Module 6: Change Control and Configuration Drift Management

  • Integrate CMDB updates into the change advisory board (CAB) process for modifications affecting capacity-critical CIs.
  • Automatically suspend capacity forecasts when a CI undergoes planned reconfiguration until validation completes.
  • Compare pre- and post-change CI states to assess the impact on projected resource demand and thresholds.
  • Flag emergency changes that bypass CMDB updates for follow-up reconciliation within 24 hours.
  • Link change records to CI versions to enable root cause analysis when capacity incidents follow configuration updates.
  • Enforce rollback procedures that include CMDB state restoration to maintain accurate historical capacity baselines.

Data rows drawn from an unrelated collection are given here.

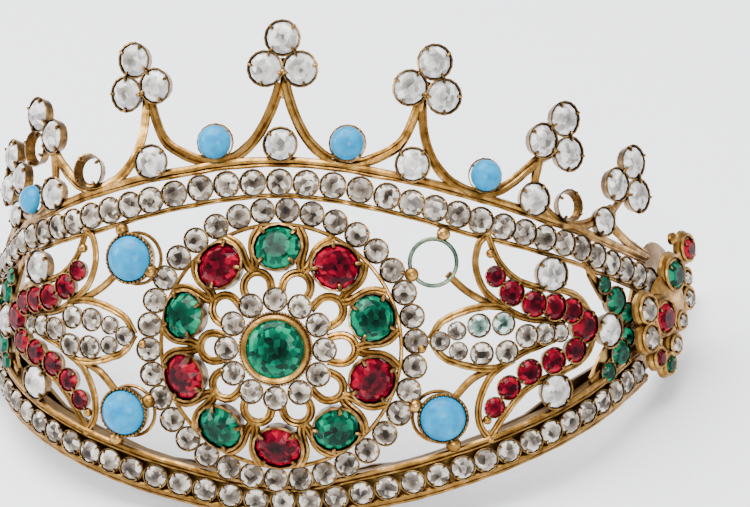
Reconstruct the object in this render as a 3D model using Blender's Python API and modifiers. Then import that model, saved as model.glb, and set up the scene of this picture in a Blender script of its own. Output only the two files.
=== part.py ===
"""Tiara of gilt brass wire, set with paste stones and blue cabochons.

Lengths in the tables are millimetres. A place on the tiara's wall is given as s (along the wall
from the centre front), z (height) and out (how far it stands in front of the wall).
"""
import math

import bmesh
import bpy
from mathutils import Matrix, Vector

MM = 0.001
SIDES = {"left": -1, "right": 1}

# The wall's line seen from above: arcs of a head's front, temples and sides.
WALL_ARCS = (
    # length, radius
    (23.563, 220.03),
    (51.437, 46.858),
    (80.0, 200.0),
)
WALL_LEAN = -0.0074
WALL_BOW = -0.00259

# The tiara leans back on the floor, on its front and on the two ends of the head band.
STANCE_LEAN = math.radians(11.8)
STANCE_LIFT = 1.42
STANCE_CENTRE_Y = 44.43

# A stone's table lies near out 0, its setting behind it, and the wires behind that.
STRIP_OUT = -1.7
STRIP_THICKNESS = 0.6
ROW_CROWN = 1.3
ROW_BACK = -1.4
TABLE_SHARE = 0.6
RAIL_OUT = -2.6
WIRE_OUT = -2.45
TIE_OUT = -2.9
CUP_OUT = -1.75
CLEARANCE = 0.3

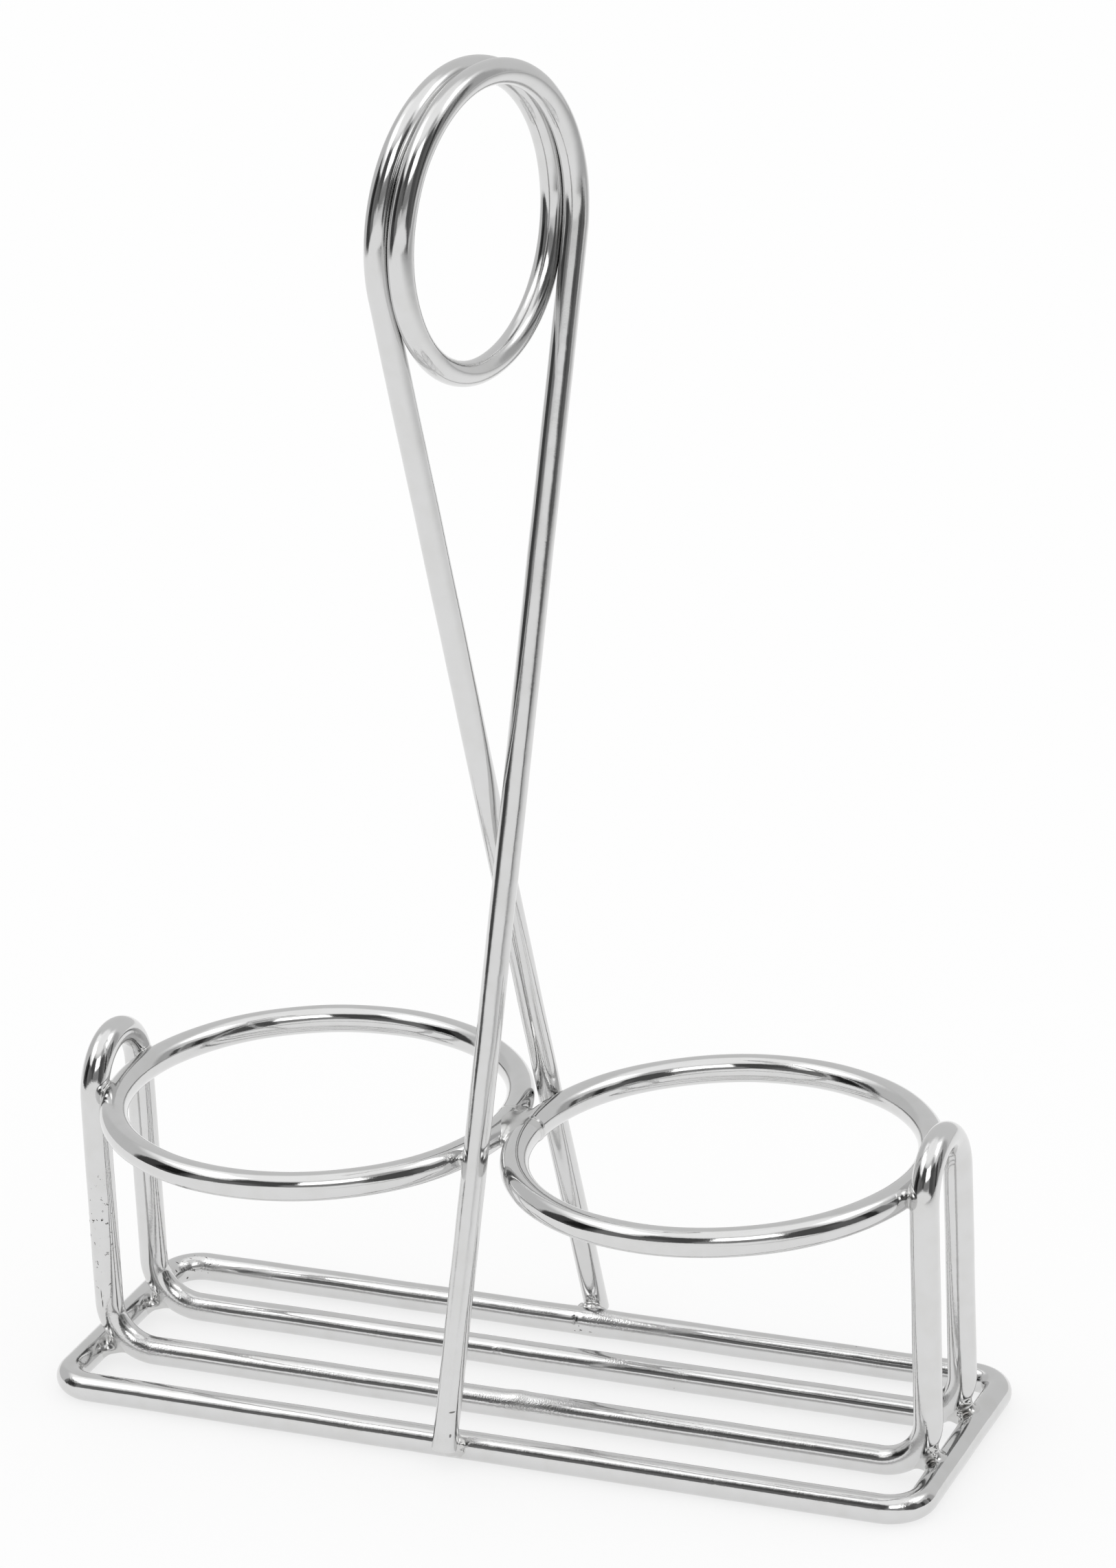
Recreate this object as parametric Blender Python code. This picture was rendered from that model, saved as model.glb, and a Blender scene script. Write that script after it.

Module 7: Reporting, Audit Readiness, and Continuous Improvement

  • Generate capacity-specific CMDB reports showing CI growth trends, utilization gaps, and dependency risks.
  • Prepare CMDB extracts for internal and external audits by filtering records based on compliance scope.
  • Measure the accuracy of capacity predictions against actuals using CMDB-derived configuration snapshots.
  • Identify stale CIs by correlating last-update timestamps with monitoring system activity logs.
  • Refine CI models based on feedback from capacity incidents where missing or incorrect data contributed to outages.
  • Optimize CMDB query performance for large-scale capacity simulations by indexing key attributes and relationships.

Module 8: Handling Cloud, Hybrid, and Dynamic Environments

  • Model auto-scaling groups as single logical CIs with dynamic membership rather than tracking each instance individually.
  • Integrate cloud provider APIs to update CMDB records when ephemeral resources are provisioned or terminated.
  • Classify cloud resources by billing and performance tiers to support cost-aware capacity planning.
  • Track reserved instances and capacity reservations in the CMDB as committed resources, even when inactive.
  • Handle multi-cloud configurations by maintaining provider-specific attributes while standardizing core CI types.
  • Implement event-driven CMDB updates using cloud-native messaging (e.g., AWS CloudTrail, Azure Event Grid) for real-time accuracy.